After 31 years of being missing, Patricia Kopta, a Pittsburgh street preacher known as "The Sparrow," has been found alive and well in a nursing home in Puerto Rico. Her disappearance had left law enforcement officials and her family perplexed. The discovery of her whereabouts has captivated people around the world.
Patricia Kopta disappeared without a trace in 1992, leaving her family in the dark about her whereabouts for more than three decades.
However, in an unexpected turn of events, she was discovered alive and well in a nursing home 1,700 miles away from her last known location in Puerto Rico, ending the long-standing mystery surrounding her disappearance.
"I don't believe it. It was a total shock," Patricia Kopta's sister, Gloria Smith, told ABC 7. "We really thought she was dead all those years."
“You wouldn’t believe what we’ve been through,” her husband, Bob Kopta, told the Pittsburgh Post-Gazette. “It’s such a relief to know she’s alive.”
Initially, according to Kopta, his wife was a typical Roman Catholic suburbanite who commuted to Pittsburgh for work during the week and attended church and ballroom dancing events on the weekends.
However, her behavior began to change over time, and she became increasingly zealous in her religious beliefs.
This later evolved into incoherent ranting and assertions that the Virgin Mary had visited her and alerted her to an imminent nuclear apocalypse.
“Something must have happened. Somebody got to her because she started on this whole ‘the world is going to end’ thing,” Bob Kopta said.
“She lost her job and started hanging around downtown. When there was a baseball game going on, when a concert was going on, she’d be telling everybody to go home because the world was going to end in three days.”
Kopta was a short, wiry woman with an erratic gait. Those who saw her downtown called her “The Sparrow.”
As described in a 1998 Post-Gazette piece, “The Sparrow was a fixture at Gateway Center, on the streets of Oakland, outside Three Rivers [Stadium] and sometimes in the middle of McKnight Road, where she’d lean into open car windows at traffic lights and inform startled drivers of God’s impending wrath… Her absence has been noted incrementally in the city.”
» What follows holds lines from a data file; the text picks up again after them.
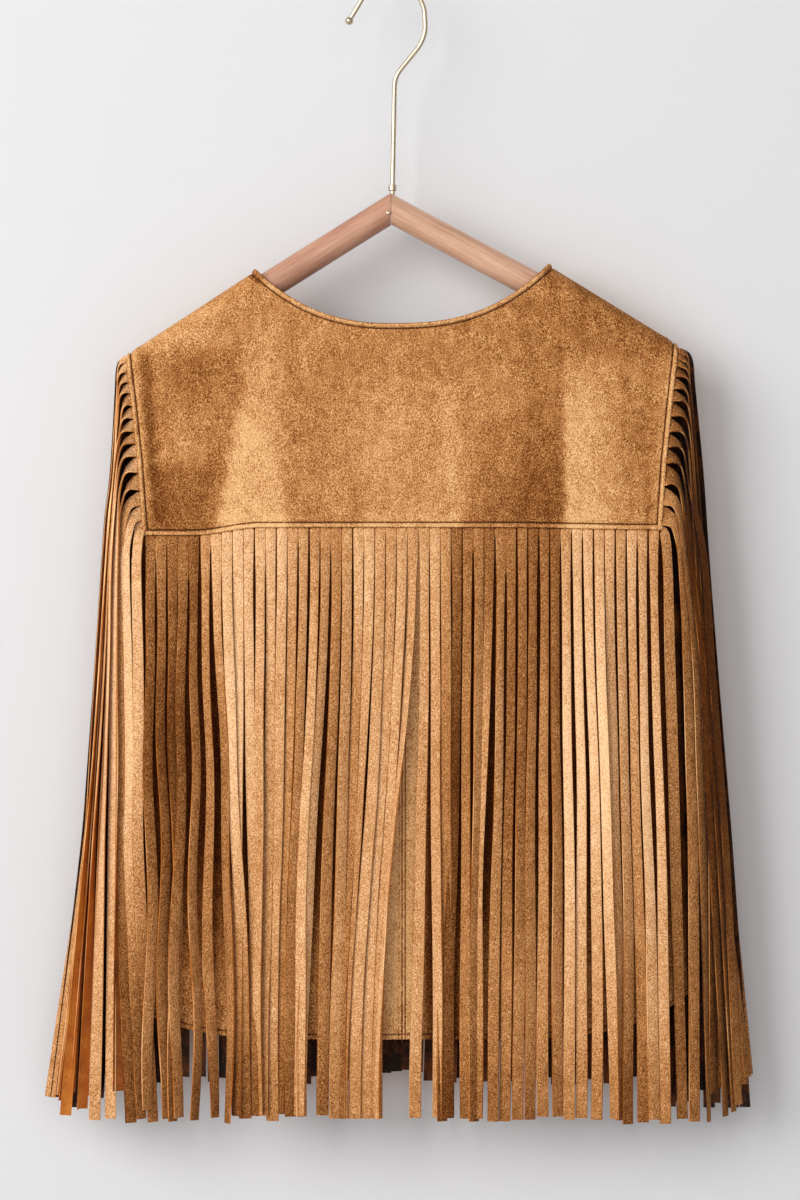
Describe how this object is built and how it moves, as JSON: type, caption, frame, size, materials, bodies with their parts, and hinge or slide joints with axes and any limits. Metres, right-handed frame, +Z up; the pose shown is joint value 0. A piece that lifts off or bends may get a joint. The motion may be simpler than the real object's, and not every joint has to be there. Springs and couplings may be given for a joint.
{
  "type": "fringe vest on a hanger",
  "caption": "Tan faux suede vest with long cut fringe below its yokes and along its armholes, hung on a wooden dowel hanger with a wire hook.",
  "frame": {"origin": "inner crest of the hanger's hook, where it bears on its peg", "axes": "+Z up, +X towards the wearer's right, -Y out of the vest's back, which is the side shown"},
  "size_m": [0.5132, 0.0442, 0.8204],
  "materials": {
    "suede": "tan faux suede, brushed nap, matt",
    "suede_fringe": "tan faux suede strands, nap on one side, orange-brown smooth reverse",
    "beech": "sanded beech dowel with a thin matt lacquer",
    "nickel_wire": "satin nickel plated wire"
  },
  "bodies": {
    "root": {"back_yoke": "suede", "front_yoke_left": "suede", "front_yoke_right": "suede", "back_left": "suede", "back_right": "suede", "front_left": "suede", "front_right": "suede", "back_yoke_neck_edge": "suede", "back_yoke_seam_edge": "suede", "back_yoke_armhole_edge_left": "suede", "back_yoke_armhole_edge_right": "suede", "front_yoke_left_neck_edge": "suede", "front_yoke_left_seam_edge": "suede", "front_yoke_left_armhole_edge": "suede", "front_yoke_right_neck_edge": "suede", "front_yoke_right_seam_edge": "suede", "front_yoke_right_armhole_edge": "suede", "fringe_back": "suede_fringe", "fringe_front_left": "suede_fringe", "fringe_front_right": "suede_fringe", "fringe_armhole_back_left": "suede_fringe", "fringe_armhole_back_right": "suede_fringe", "fringe_armhole_front_left": "suede_fringe", "fringe_armhole_front_right": "suede_fringe", "hanger_arm_left": "beech", "hanger_arm_right": "beech", "hanger_hook": "nickel_wire", "hanger_nail": "nickel_wire"}
  },
  "joints": []
}
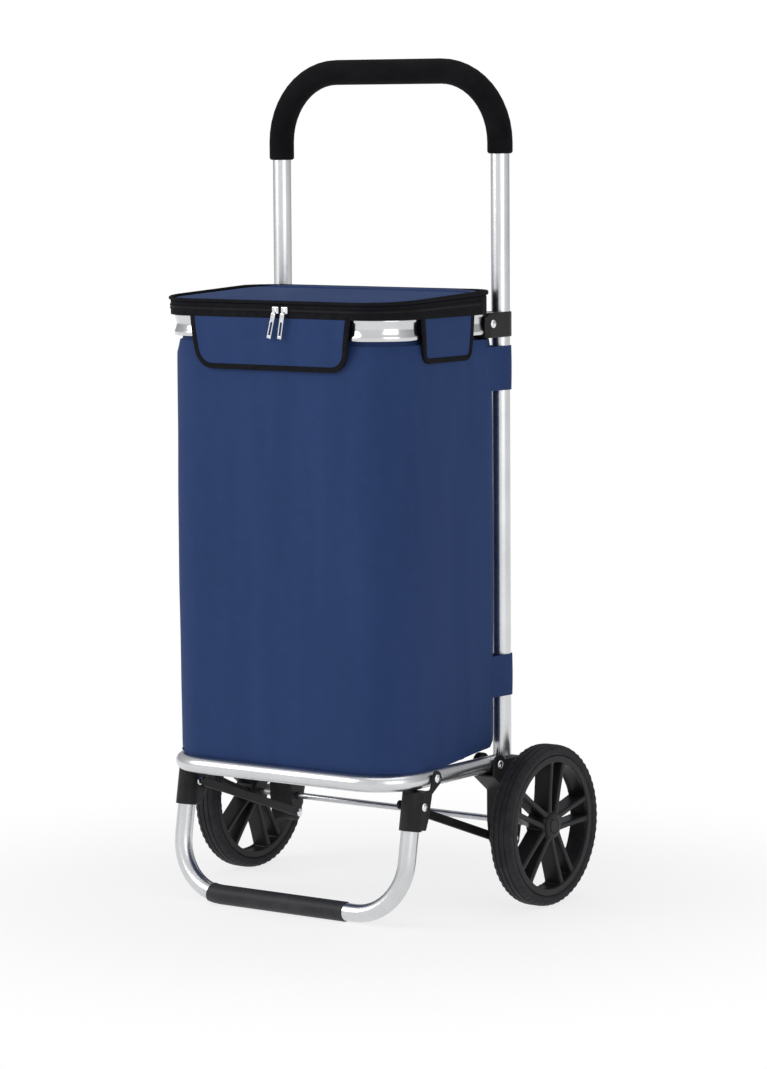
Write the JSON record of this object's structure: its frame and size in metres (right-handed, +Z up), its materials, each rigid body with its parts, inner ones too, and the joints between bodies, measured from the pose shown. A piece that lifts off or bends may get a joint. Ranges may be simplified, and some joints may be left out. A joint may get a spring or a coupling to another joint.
{
  "type": "folding shopping trolley",
  "caption": "Two-wheeled folding shopping trolley: bent aluminium handle frame, fold-up platform with foot stand, and a zip-lidded fabric bag hung on a folding ring.",
  "frame": {"origin": "bottom centre of the object's box, on the ground between wheels and foot bar", "axes": "+Z up, -Y to the front where the bag's flap is, +X to the right as seen from the front"},
  "size_m": [0.47, 0.3426, 1],
  "materials": {
    "aluminium": "satin anodised tube",
    "steel": "bright drawn rod",
    "chrome": "polished plating",
    "black_plastic": "moulded, low sheen",
    "tyre": "solid moulded tyre, matte",
    "foam": "closed-cell foam, matte",
    "sleeve": "soft sleeve, satin",
    "black_tape": "woven binding tape",
    "blue_fabric": "plain woven polyester, coated behind",
    "board": "stiffener board"
  },
  "bodies": {
    "rear_frame": {"handle_tube": "aluminium", "handle_grip": "foam", "wheel_bracket_left": "black_plastic", "wheel_bracket_right": "black_plastic", "platform_rivet_left": "chrome", "platform_rivet_right": "chrome", "link_rear_rivet_left": "chrome", "link_rear_rivet_right": "chrome", "ring_bracket_left": "black_plastic", "ring_bracket_right": "black_plastic", "ring_rivet_left": "chrome", "ring_rivet_right": "chrome", "tube_loop_upper_left": "blue_fabric", "tube_loop_upper_right": "blue_fabric", "tube_loop_lower_left": "blue_fabric", "tube_loop_lower_right": "blue_fabric", "axle": "steel", "axle_clip_left": "steel", "axle_clip_right": "steel", "bag_back": "blue_fabric", "bag_side_left": "blue_fabric", "bag_side_right": "blue_fabric"},
    "wheel_left": {"wheel_rim_left": "black_plastic", "tyre_left": "tyre", "hub_cap_left": "black_plastic"},
    "wheel_right": {"wheel_rim_right": "black_plastic", "tyre_right": "tyre", "hub_cap_right": "black_plastic"},
    "platform": {"platform_tube": "aluminium", "bag_floor": "blue_fabric", "base_board": "board"},
    "foot_stand": {"foot_tube": "aluminium", "foot_sleeve": "sleeve", "foot_socket_left": "black_plastic", "foot_socket_right": "black_plastic", "foot_rivet_left": "chrome", "foot_rivet_right": "chrome", "link_front_rivet_left": "chrome", "link_front_rivet_right": "chrome"},
    "link_left": {"fold_link_left": "black_plastic"},
    "link_right": {"fold_link_right": "black_plastic"},
    "ring": {"top_ring": "aluminium", "bag_rim": "black_tape", "zip_tape_lower": "black_tape", "lid_rear_strip": "blue_fabric"},
    "front_wall": {"bag_front": "blue_fabric"},
    "lid": {"lid_panel": "blue_fabric", "lid_piping": "black_tape", "zip_tape_upper": "black_tape"},
    "flap_front": {"front_flap": "blue_fabric"},
    "flap_left": {"side_flap_left": "blue_fabric"},
    "flap_right": {"side_flap_right": "blue_fabric"},
    "slider_left": {"zip_slider_left": "chrome"},
    "slider_right": {"zip_slider_right": "chrome"},
    "pull_left": {"zip_pull_left": "chrome"},
    "pull_right": {"zip_pull_right": "chrome"}
  },
  "joints": [
    {"name": "platform_fold", "type": "hinge", "parent": "rear_frame", "child": "platform", "pos_m": [0, 0.04275, 0.169], "axis": [-1, 0, 0], "range_deg": [0, 76], "deforming": ["bag_side_left", "bag_side_right", "lid_rear_strip"]},
    {"name": "foot_fold", "type": "hinge", "parent": "platform", "child": "foot_stand", "pos_m": [0, -0.08625, 0.17], "axis": [-1, 0, 0], "range_deg": [-97.1, 0]},
    {"name": "link_left_fold", "type": "hinge", "parent": "rear_frame", "child": "link_left", "pos_m": [-0.145, 0.07375, 0.075], "axis": [-1, 0, 0], "range_deg": [0, 48.9]},
    {"name": "link_right_fold", "type": "hinge", "parent": "rear_frame", "child": "link_right", "pos_m": [0.145, 0.07375, 0.075], "axis": [-1, 0, 0], "range_deg": [0, 48.9]},
    {"name": "ring_fold", "type": "hinge", "parent": "rear_frame", "child": "ring", "pos_m": [0, 0.03975, 0.69], "axis": [-1, 0, 0], "range_deg": [0, 76]},
    {"name": "front_wall_swing", "type": "hinge", "parent": "ring", "child": "front_wall", "pos_m": [0, -0.15525, 0.6755], "axis": [-1, 0, 0], "range_deg": [-76, 0]},
    {"name": "wheel_left_spin", "type": "hinge", "parent": "rear_frame", "child": "wheel_left", "pos_m": [-0.22, 0.07525, 0.096], "axis": [1, 0, 0], "continuous": true},
    {"name": "wheel_right_spin", "type": "hinge", "parent": "rear_frame", "child": "wheel_right", "pos_m": [0.22, 0.07525, 0.096], "axis": [1, 0, 0], "continuous": true},
    {"name": "lid_open", "type": "hinge", "parent": "ring", "child": "lid", "pos_m": [0, 0.01375, 0.7312], "axis": [1, 0, 0], "range_deg": [-100, 0]},
    {"name": "front_flap_lift", "type": "hinge", "parent": "ring", "child": "flap_front", "pos_m": [0, -0.16375, 0.7015], "axis": [-1, 0, 0], "range_deg": [0, 85]},
    {"name": "side_flap_left_lift", "type": "hinge", "parent": "ring", "child": "flap_left", "pos_m": [-0.1725, -0.05075, 0.7015], "axis": [0, 1, 0], "range_deg": [0, 85]},
    {"name": "side_flap_right_lift", "type": "hinge", "parent": "ring", "child": "flap_right", "pos_m": [0.1725, -0.05075, 0.7015], "axis": [0, -1, 0], "range_deg": [0, 85]},
    {"name": "zip_slider_left_run", "type": "slide", "parent": "ring", "child": "slider_left", "axis": [-1, 0, 0], "range_m": [0, 0.1]},
    {"name": "zip_slider_right_run", "type": "slide", "parent": "ring", "child": "slider_right", "axis": [1, 0, 0], "range_m": [0, 0.09]},
    {"name": "zip_pull_left_lift", "type": "hinge", "parent": "slider_left", "child": "pull_left", "pos_m": [0.0115, -0.1704, 0.7075], "axis": [-1, 0, 0], "range_deg": [0, 85]},
    {"name": "zip_pull_right_lift", "type": "hinge", "parent": "slider_right", "child": "pull_right", "pos_m": [0.0245, -0.1704, 0.7075], "axis": [-1, 0, 0], "range_deg": [0, 85]}
  ],
  "couplings": [
    {"joint": "foot_fold", "follows": "platform_fold", "ratio": -1.2708},
    {"joint": "link_left_fold", "follows": "platform_fold", "ratio": 0.6362},
    {"joint": "link_right_fold", "follows": "platform_fold", "ratio": 0.6362},
    {"joint": "ring_fold", "follows": "platform_fold", "ratio": 1},
    {"joint": "front_wall_swing", "follows": "platform_fold", "ratio": -1},
    {"joint": "zip_pull_left_lift", "follows": "front_flap_lift", "ratio": 1},
    {"joint": "zip_pull_right_lift", "follows": "front_flap_lift", "ratio": 1}
  ]
}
In the years leading up to her disappearance, Patricia Kopta was mugged by a group of girls who stole her wedding and engagement rings.
She also had several interactions with law enforcement, including an arrest in Monroeville where medical professionals diagnosed her with symptoms of schizophrenia and delusions of grandeur. Then, in 1992, Bob Kopta returned home to find his wife had vanished.
At the age of 52, Patricia Kopta disappeared without a trace from the streets of Pittsburgh, leaving her husband, siblings, and law enforcement officials baffled.
Her case was eventually declared cold, and she was presumed dead. However, it was later discovered that she had checked into an adult care center in 1999 and initially claimed to have arrived in Puerto Rico via a cruise ship from Europe, according to Brian Kohlhepp, the Deputy Police Chief of Ross Township, as reported by CBS Pittsburgh.
With the onset of dementia, Patricia Kopta began to reveal bits and pieces about her life to a social worker, who then contacted an Interpol officer.
The officer reached out to Brian Kohlhepp, and eventually, Patricia's identity was confirmed through a DNA sample.
Months later, the police informed her husband, Bob, that his missing wife had been located almost 2,000 miles away.
“I come home one night and she’s just gone and nobody knows where she’s at,” Bob said during a police press conference Thursday.
“It’s been going on almost 31 years and it’s been bad. It cost me a lot of money. I even put advertisements down in the paper in Puerto Rico looking for her.”
According to her husband, who is now 83 years old, Smith had been dealing with mental health issues when she vanished.
He mentioned that she frequently desired to go to Puerto Rico where the climate was warm.
Smith was a well-known street preacher in the local community and was affectionately called "Patty" and "The Sparrow." She was often seen spending time outside in the city.
Smith expressed that the past 31 years have been devastating for her family.
“It was hard on all of us because my mother, her [other] sister and myself worried about her constantly,” she said.
But she said she hopes to pay her aging sis a visit down south.
“We’re so happy and I hope I can get down to see her,” she said.